Take all the material and copy it exactly.

=====

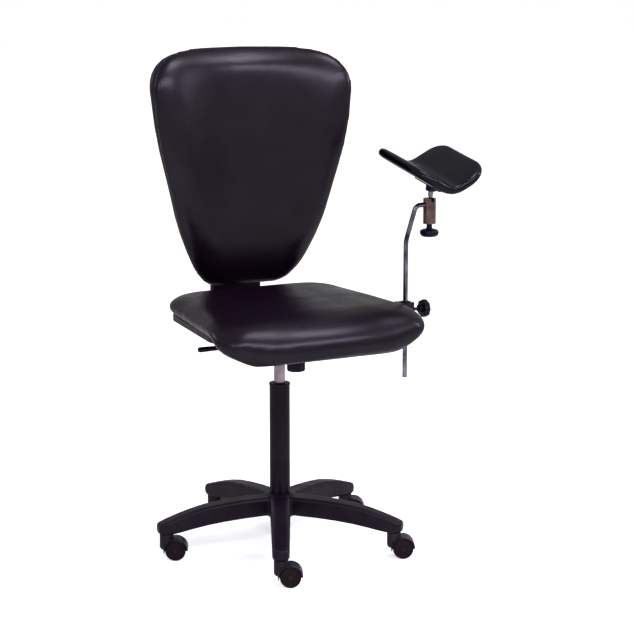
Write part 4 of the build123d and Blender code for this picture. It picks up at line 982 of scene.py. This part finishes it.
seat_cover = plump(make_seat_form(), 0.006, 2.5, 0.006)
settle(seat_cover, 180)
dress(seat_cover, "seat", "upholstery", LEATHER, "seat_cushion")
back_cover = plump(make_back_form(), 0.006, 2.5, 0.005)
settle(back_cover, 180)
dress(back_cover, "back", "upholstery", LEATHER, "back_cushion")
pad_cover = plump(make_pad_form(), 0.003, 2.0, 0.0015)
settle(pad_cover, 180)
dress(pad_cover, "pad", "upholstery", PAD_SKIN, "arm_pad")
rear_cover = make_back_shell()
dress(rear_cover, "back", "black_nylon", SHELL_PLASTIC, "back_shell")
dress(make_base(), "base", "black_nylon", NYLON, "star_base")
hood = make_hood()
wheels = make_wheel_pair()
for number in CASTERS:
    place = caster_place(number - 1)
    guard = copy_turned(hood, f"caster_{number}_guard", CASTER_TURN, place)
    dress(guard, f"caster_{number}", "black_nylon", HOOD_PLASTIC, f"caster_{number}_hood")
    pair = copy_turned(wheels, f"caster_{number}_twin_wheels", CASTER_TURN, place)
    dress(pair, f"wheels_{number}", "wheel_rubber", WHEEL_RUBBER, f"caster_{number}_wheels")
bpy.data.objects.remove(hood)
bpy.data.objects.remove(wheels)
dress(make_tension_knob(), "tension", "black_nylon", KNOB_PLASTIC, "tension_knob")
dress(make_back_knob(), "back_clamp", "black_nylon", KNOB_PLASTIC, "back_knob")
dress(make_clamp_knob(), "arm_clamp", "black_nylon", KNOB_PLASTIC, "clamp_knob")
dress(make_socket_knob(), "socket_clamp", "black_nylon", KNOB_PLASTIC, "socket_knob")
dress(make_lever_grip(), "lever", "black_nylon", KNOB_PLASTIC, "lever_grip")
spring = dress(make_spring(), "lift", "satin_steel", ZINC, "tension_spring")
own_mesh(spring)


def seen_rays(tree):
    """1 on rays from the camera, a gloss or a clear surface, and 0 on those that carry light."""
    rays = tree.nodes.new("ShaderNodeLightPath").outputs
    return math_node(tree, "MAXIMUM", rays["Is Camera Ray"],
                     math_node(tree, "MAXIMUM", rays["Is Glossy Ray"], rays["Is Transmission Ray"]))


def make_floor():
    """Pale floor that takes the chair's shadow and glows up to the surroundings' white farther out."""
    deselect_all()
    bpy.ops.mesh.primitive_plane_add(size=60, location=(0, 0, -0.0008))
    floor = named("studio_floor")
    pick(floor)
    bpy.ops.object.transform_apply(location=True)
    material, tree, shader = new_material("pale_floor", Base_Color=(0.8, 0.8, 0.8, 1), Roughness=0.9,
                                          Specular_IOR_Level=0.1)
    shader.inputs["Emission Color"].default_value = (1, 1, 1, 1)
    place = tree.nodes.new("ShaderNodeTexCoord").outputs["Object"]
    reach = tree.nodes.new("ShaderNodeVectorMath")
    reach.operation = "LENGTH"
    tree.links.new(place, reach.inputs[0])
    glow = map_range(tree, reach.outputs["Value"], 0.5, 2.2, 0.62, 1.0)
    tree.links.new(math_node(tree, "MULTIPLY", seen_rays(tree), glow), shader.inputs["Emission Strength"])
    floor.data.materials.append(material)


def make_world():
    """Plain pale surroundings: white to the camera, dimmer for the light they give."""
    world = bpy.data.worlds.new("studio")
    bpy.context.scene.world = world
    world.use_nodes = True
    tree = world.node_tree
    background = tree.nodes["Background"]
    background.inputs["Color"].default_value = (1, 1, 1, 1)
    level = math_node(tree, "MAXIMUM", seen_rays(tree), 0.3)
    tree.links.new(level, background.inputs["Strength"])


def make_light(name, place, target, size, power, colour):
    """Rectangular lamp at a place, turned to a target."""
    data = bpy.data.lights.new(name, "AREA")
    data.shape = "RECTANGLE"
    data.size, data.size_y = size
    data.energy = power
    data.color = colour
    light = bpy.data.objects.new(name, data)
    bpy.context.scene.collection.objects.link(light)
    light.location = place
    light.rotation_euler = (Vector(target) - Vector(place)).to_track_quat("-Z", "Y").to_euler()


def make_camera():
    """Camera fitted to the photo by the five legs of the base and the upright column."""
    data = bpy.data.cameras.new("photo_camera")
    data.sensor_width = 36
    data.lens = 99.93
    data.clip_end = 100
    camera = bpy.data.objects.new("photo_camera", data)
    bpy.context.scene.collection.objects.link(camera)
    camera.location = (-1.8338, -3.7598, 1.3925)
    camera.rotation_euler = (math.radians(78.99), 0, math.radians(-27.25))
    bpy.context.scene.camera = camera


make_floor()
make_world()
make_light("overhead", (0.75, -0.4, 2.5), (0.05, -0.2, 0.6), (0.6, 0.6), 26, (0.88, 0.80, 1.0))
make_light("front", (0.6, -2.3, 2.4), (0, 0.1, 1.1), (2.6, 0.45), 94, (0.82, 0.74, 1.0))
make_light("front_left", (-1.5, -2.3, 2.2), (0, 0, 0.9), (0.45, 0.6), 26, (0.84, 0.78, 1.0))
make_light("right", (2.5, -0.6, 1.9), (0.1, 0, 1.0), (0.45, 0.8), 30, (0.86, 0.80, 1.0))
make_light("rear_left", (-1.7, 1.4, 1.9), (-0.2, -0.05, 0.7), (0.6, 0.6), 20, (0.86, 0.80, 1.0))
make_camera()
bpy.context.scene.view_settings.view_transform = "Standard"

=====

Task result
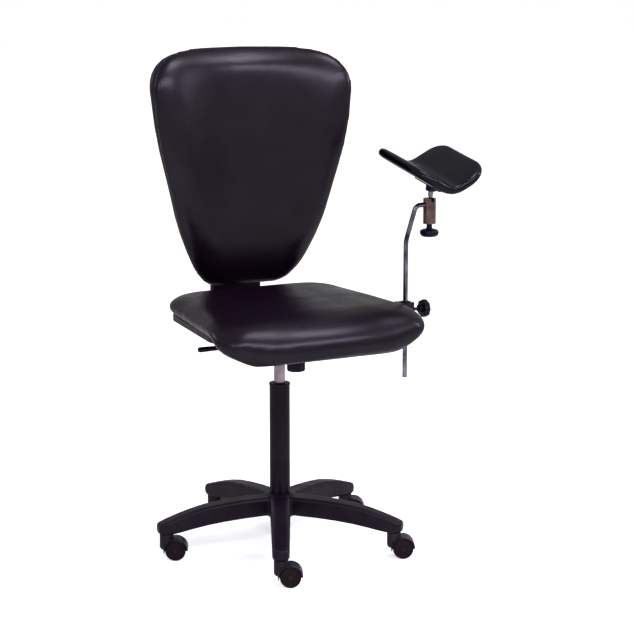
Write part 4 of the build123d and Blender code for this picture. It picks up at line 982 of scene.py. This part finishes it.
seat_cover = plump(make_seat_form(), 0.006, 2.5, 0.006)
settle(seat_cover, 180)
dress(seat_cover, "seat", "upholstery", LEATHER, "seat_cushion")
back_cover = plump(make_back_form(), 0.006, 2.5, 0.005)
settle(back_cover, 180)
dress(back_cover, "back", "upholstery", LEATHER, "back_cushion")
pad_cover = plump(make_pad_form(), 0.003, 2.0, 0.0015)
settle(pad_cover, 180)
dress(pad_cover, "pad", "upholstery", PAD_SKIN, "arm_pad")
rear_cover = make_back_shell()
dress(rear_cover, "back", "black_nylon", SHELL_PLASTIC, "back_shell")
dress(make_base(), "base", "black_nylon", NYLON, "star_base")
hood = make_hood()
wheels = make_wheel_pair()
for number in CASTERS:
    place = caster_place(number - 1)
    guard = copy_turned(hood, f"caster_{number}_guard", CASTER_TURN, place)
    dress(guard, f"caster_{number}", "black_nylon", HOOD_PLASTIC, f"caster_{number}_hood")
    pair = copy_turned(wheels, f"caster_{number}_twin_wheels", CASTER_TURN, place)
    dress(pair, f"wheels_{number}", "wheel_rubber", WHEEL_RUBBER, f"caster_{number}_wheels")
bpy.data.objects.remove(hood)
bpy.data.objects.remove(wheels)
dress(make_tension_knob(), "tension", "black_nylon", KNOB_PLASTIC, "tension_knob")
dress(make_back_knob(), "back_clamp", "black_nylon", KNOB_PLASTIC, "back_knob")
dress(make_clamp_knob(), "arm_clamp", "black_nylon", KNOB_PLASTIC, "clamp_knob")
dress(make_socket_knob(), "socket_clamp", "black_nylon", KNOB_PLASTIC, "socket_knob")
dress(make_lever_grip(), "lever", "black_nylon", KNOB_PLASTIC, "lever_grip")
spring = dress(make_spring(), "lift", "satin_steel", ZINC, "tension_spring")
own_mesh(spring)


def seen_rays(tree):
    """1 on rays from the camera, a gloss or a clear surface, and 0 on those that carry light."""
    rays = tree.nodes.new("ShaderNodeLightPath").outputs
    return math_node(tree, "MAXIMUM", rays["Is Camera Ray"],
                     math_node(tree, "MAXIMUM", rays["Is Glossy Ray"], rays["Is Transmission Ray"]))


def make_floor():
    """Pale floor that takes the chair's shadow and glows up to the surroundings' white farther out."""
    deselect_all()
    bpy.ops.mesh.primitive_plane_add(size=60, location=(0, 0, -0.0008))
    floor = named("studio_floor")
    pick(floor)
    bpy.ops.object.transform_apply(location=True)
    material, tree, shader = new_material("pale_floor", Base_Color=(0.8, 0.8, 0.8, 1), Roughness=0.9,
                                          Specular_IOR_Level=0.1)
    shader.inputs["Emission Color"].default_value = (1, 1, 1, 1)
    place = tree.nodes.new("ShaderNodeTexCoord").outputs["Object"]
    reach = tree.nodes.new("ShaderNodeVectorMath")
    reach.operation = "LENGTH"
    tree.links.new(place, reach.inputs[0])
    glow = map_range(tree, reach.outputs["Value"], 0.5, 2.2, 0.62, 1.0)
    tree.links.new(math_node(tree, "MULTIPLY", seen_rays(tree), glow), shader.inputs["Emission Strength"])
    floor.data.materials.append(material)


def make_world():
    """Plain pale surroundings: white to the camera, dimmer for the light they give."""
    world = bpy.data.worlds.new("studio")
    bpy.context.scene.world = world
    world.use_nodes = True
    tree = world.node_tree
    background = tree.nodes["Background"]
    background.inputs["Color"].default_value = (1, 1, 1, 1)
    level = math_node(tree, "MAXIMUM", seen_rays(tree), 0.3)
    tree.links.new(level, background.inputs["Strength"])


def make_light(name, place, target, size, power, colour):
    """Rectangular lamp at a place, turned to a target."""
    data = bpy.data.lights.new(name, "AREA")
    data.shape = "RECTANGLE"
    data.size, data.size_y = size
    data.energy = power
    data.color = colour
    light = bpy.data.objects.new(name, data)
    bpy.context.scene.collection.objects.link(light)
    light.location = place
    light.rotation_euler = (Vector(target) - Vector(place)).to_track_quat("-Z", "Y").to_euler()


def make_camera():
    """Camera fitted to the photo by the five legs of the base and the upright column."""
    data = bpy.data.cameras.new("photo_camera")
    data.sensor_width = 36
    data.lens = 99.93
    data.clip_end = 100
    camera = bpy.data.objects.new("photo_camera", data)
    bpy.context.scene.collection.objects.link(camera)
    camera.location = (-1.8338, -3.7598, 1.3925)
    camera.rotation_euler = (math.radians(78.99), 0, math.radians(-27.25))
    bpy.context.scene.camera = camera


make_floor()
make_world()
make_light("overhead", (0.75, -0.4, 2.5), (0.05, -0.2, 0.6), (0.6, 0.6), 26, (0.88, 0.80, 1.0))
make_light("front", (0.6, -2.3, 2.4), (0, 0.1, 1.1), (2.6, 0.45), 94, (0.82, 0.74, 1.0))
make_light("front_left", (-1.5, -2.3, 2.2), (0, 0, 0.9), (0.45, 0.6), 26, (0.84, 0.78, 1.0))
make_light("right", (2.5, -0.6, 1.9), (0.1, 0, 1.0), (0.45, 0.8), 30, (0.86, 0.80, 1.0))
make_light("rear_left", (-1.7, 1.4, 1.9), (-0.2, -0.05, 0.7), (0.6, 0.6), 20, (0.86, 0.80, 1.0))
make_camera()
bpy.context.scene.view_settings.view_transform = "Standard"